The biggest play was made by Ennis, who went to the right post and was in perfect position to bang the rebound of Weber's shot from the left point past goaltender Michael Leighton 5:31 into overtime.

"I saw it pop out," Ennis said. "I tried to get to the net. I knew (Weber) was shooting it. Just hoping he (Leighton) would kick it to me. … You just got to go backdoor sometimes, got to get to the net a little more sometimes. When I saw him shooting, sometimes the paddle deflects to that spot and it did."

Ennis also scored the game's first goal. The 5-foot-9, 157-pounder shrugged off a check by 6-foot-2, 203-pound Nikolay Zherdev along the left wall in the Flyers' end and fired a shot on net that snuck past goalie Brian Boucher just 2:24 into the game.

Sabres coach Lindy Ruff has been looking for his best offensive players to start making contributions in the series, and that list included Ennis, who was fourth on the team in the regular season with 20 goals and 49 points, but until Game 5 had just 1 assist in the series.

"It puts a smile on your face as a coach because I thought Ennis was tremendous tonight," Ruff said. "You are going to one of the toughest buildings and one of the loudest to play in. That kid played fearless and hard and started from the first shift. If anyone deserved the game-winning goal it would probably be him, but our young guys have to be given credit because they haven't been in this situation before."

Ennis said the youthful enthusiasm helped the team heading into overtime.

"I think everyone was really excited," he said. "I know I was.
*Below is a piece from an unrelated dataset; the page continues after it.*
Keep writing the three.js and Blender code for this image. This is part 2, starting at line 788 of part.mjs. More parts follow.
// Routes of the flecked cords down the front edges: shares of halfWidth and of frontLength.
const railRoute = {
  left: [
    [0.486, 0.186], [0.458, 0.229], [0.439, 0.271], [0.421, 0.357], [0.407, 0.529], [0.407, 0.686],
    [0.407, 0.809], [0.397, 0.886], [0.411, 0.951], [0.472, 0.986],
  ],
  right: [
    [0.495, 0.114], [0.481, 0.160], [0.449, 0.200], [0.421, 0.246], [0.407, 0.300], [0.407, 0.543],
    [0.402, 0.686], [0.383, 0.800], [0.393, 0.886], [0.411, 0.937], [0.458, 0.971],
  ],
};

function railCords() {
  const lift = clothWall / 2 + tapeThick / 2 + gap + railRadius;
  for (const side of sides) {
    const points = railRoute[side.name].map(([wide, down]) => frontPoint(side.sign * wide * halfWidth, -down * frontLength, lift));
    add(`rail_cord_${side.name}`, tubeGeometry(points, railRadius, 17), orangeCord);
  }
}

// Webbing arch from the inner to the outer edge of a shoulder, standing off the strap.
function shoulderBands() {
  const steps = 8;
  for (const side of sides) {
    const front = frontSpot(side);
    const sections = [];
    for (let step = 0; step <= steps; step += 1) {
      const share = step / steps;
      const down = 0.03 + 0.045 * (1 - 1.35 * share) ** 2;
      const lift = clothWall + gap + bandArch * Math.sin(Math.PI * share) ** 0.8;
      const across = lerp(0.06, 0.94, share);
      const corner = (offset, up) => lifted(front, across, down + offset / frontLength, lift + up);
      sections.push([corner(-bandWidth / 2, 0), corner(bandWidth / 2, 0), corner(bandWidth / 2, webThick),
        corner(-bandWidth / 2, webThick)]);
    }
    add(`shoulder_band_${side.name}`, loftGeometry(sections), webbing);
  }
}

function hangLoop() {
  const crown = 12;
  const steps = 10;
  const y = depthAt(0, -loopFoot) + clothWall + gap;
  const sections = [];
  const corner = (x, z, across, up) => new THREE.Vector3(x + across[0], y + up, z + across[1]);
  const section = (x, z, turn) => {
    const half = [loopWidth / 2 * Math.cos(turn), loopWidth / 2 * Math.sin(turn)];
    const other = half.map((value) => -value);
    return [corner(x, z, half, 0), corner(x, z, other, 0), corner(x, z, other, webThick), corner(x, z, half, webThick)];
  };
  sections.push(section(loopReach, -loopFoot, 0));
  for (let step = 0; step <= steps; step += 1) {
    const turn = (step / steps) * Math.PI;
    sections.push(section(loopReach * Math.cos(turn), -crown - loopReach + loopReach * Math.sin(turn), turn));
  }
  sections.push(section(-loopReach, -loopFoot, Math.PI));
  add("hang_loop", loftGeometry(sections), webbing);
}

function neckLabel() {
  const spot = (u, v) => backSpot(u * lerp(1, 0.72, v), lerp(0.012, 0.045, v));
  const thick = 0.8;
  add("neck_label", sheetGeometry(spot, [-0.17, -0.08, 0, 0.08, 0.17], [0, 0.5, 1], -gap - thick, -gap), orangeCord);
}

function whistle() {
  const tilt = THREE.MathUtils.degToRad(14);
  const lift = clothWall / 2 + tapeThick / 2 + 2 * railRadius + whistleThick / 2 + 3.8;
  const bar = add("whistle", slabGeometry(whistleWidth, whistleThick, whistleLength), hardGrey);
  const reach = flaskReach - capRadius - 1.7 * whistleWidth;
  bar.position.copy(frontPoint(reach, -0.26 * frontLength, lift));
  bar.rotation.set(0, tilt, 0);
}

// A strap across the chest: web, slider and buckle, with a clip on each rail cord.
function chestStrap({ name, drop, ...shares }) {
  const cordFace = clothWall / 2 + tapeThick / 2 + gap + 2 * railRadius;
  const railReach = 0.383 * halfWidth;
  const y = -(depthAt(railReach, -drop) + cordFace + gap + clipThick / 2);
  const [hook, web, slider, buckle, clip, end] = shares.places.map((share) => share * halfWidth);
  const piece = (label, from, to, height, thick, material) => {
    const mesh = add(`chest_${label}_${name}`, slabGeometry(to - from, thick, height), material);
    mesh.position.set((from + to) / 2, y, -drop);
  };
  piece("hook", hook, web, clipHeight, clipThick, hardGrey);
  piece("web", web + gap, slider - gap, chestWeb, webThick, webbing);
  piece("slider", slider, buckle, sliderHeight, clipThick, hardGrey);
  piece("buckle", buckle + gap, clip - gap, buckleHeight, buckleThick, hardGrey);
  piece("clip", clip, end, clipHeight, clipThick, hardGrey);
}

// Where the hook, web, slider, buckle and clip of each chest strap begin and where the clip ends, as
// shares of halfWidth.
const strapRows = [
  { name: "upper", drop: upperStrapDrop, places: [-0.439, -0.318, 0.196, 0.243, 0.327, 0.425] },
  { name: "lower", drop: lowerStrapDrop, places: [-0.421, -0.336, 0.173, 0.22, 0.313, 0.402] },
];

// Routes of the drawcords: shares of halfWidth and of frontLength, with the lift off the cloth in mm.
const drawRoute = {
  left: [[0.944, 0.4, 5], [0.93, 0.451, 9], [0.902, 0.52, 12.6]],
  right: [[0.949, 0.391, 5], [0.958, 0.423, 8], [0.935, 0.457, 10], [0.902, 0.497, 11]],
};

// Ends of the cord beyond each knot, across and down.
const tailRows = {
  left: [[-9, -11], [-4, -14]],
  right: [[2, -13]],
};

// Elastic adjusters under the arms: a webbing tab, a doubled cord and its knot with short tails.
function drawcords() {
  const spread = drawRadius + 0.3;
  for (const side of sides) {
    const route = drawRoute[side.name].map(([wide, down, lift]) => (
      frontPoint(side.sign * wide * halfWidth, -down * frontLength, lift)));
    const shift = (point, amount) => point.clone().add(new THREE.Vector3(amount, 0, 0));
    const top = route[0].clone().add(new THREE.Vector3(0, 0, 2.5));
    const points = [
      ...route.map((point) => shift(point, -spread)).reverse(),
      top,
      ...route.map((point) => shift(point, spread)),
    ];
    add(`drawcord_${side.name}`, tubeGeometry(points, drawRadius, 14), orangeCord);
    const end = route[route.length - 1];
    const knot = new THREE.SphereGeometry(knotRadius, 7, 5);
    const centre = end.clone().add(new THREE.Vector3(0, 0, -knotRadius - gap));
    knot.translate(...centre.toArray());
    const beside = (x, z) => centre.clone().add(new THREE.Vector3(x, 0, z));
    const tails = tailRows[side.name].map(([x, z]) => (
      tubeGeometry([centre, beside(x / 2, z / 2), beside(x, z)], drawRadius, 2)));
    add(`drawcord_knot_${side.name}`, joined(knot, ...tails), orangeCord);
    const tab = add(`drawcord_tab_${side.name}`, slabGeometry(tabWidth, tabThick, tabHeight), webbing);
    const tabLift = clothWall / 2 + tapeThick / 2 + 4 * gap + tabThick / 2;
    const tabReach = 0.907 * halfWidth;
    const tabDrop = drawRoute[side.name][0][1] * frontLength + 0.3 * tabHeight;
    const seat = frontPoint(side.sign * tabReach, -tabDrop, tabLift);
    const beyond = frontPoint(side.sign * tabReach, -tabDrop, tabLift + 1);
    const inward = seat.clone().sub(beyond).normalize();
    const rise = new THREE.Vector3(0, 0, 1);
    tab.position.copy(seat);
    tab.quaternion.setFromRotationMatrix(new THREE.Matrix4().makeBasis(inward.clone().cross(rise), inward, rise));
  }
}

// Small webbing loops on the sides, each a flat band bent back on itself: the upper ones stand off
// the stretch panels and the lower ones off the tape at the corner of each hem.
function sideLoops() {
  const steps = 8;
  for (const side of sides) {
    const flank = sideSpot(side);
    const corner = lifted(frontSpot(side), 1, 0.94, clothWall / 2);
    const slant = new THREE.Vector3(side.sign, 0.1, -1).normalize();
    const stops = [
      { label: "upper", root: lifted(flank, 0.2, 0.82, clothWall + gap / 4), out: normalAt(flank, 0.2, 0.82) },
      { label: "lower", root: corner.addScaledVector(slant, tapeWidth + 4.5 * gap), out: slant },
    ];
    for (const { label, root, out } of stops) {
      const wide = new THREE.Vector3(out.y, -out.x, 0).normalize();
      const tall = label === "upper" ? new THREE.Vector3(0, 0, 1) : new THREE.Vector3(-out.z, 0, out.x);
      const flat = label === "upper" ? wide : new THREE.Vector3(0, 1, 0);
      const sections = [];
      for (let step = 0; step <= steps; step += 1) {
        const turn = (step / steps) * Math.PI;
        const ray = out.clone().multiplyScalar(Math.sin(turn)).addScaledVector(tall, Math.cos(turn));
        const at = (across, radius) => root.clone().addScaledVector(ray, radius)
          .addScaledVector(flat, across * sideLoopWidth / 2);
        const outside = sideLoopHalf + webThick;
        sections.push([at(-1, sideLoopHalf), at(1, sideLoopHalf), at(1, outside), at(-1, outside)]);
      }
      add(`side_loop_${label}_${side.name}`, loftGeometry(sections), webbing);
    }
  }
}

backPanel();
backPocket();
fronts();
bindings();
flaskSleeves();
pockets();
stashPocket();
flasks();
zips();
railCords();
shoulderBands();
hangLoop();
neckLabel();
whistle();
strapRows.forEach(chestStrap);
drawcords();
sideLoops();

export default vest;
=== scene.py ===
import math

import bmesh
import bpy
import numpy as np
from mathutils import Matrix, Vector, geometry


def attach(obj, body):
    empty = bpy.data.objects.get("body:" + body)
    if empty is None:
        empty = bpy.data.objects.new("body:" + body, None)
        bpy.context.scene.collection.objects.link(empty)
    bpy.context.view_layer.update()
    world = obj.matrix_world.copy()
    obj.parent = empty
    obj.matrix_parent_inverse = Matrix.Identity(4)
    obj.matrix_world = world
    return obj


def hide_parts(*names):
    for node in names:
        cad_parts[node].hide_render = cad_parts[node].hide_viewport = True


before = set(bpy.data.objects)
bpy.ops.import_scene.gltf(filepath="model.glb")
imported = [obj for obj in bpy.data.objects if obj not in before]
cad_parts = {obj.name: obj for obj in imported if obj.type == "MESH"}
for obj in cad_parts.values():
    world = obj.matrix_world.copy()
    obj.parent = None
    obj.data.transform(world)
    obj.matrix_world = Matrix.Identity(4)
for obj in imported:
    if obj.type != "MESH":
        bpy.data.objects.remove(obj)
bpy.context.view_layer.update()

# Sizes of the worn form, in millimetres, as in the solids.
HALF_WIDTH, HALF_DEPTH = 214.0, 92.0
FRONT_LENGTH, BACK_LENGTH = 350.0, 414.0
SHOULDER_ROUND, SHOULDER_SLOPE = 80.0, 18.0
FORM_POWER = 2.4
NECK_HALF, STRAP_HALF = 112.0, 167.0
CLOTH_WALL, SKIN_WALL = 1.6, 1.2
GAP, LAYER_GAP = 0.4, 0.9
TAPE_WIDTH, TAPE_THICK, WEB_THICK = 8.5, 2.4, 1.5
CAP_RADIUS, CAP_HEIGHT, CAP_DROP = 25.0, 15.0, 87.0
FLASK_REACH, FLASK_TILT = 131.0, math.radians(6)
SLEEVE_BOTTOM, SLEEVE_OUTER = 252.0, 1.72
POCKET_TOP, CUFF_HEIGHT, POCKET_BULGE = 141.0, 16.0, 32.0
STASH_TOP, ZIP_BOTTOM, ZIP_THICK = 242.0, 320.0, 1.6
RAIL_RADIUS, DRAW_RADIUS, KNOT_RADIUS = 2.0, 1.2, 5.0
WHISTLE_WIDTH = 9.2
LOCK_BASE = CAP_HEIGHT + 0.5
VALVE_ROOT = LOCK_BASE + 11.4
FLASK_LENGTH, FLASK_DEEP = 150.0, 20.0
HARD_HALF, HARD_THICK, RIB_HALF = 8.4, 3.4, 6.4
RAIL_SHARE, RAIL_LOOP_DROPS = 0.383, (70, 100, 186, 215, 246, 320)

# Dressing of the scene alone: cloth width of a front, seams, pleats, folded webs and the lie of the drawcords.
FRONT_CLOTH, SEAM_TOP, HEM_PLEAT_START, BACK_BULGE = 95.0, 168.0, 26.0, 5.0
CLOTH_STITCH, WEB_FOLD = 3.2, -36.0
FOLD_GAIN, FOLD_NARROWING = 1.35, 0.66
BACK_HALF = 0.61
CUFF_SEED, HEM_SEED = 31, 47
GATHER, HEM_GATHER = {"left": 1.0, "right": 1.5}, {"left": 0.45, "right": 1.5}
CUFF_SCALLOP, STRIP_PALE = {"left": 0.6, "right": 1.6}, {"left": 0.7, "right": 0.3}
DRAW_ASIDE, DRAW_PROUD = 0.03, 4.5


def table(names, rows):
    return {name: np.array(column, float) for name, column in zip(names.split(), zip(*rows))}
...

I haven't been in too many NHL (playoff) overtime games. I was in one last year, I think double-overtime against Boston. I know I just wanted to score the winner. I wanted to be that guy to score it.

"Maybe the veteran guys were a little more calm and the younger guys were maybe a little more excited, but it's just fun, for sure."

As young as Ennis and his teammates may be, they're experienced enough to know there's still work to be done before they can make plans for the second round.

"We can celebrate this for about 20 more minutes because we have to focus on the next one," Ennis said. "We got one more."